Although Adams is confident the cargo shipped by the flotilla will make a difference in Gaza, which faced a total blockade by Israel following October 7, he acknowledges the hundreds of trucks of aid stuck at the Gaza Strip’s land crossings, which Israel continues to delay with claims of inspection. To that end, there are hopes among the activists that, as in 2010, the flotilla will push Israel to loosen its blockade. And it is possible that, as in 2010, the flotilla will be intercepted by the Israeli Navy.

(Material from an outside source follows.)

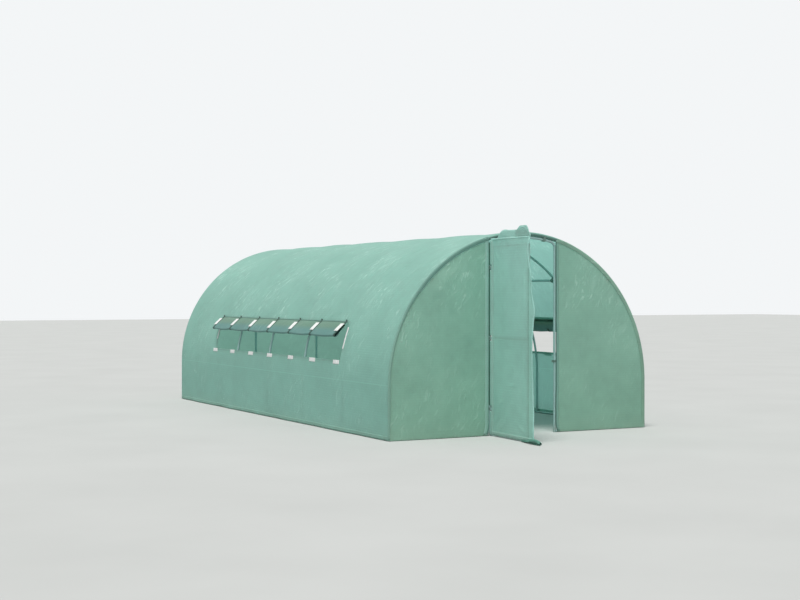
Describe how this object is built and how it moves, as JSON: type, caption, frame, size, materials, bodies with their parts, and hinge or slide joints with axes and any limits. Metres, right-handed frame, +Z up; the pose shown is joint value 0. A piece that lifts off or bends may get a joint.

“My wife said, ‘People have died doing this very work you’re doing. . . . How can you go?’” Adams shares. “And I say — and it would be true of her too — if I could stop the genocide in Gaza by dying right now, it wouldn’t take me five minutes to decide. Of course I’d do that, to save hundreds of thousands of lives. Who wouldn’t? On the other hand, this is a much lower risk.”

The departure of the Freedom Flotilla Coalition follows a litany of US measures arming Israel and shielding it from accountability, most recently including a bipartisan measure to send an additional $26 billion in funding to Israel and the United States casting the sole veto against full Palestinian membership to the United Nations.

“It’s critically important that people recognize the reality of the crisis there and that they do everything that they can,” Adams said. “You have to understand that this could have not been happening were it not for the US government. We have a moral obligation to do what we can to stop it, because we are causing it.”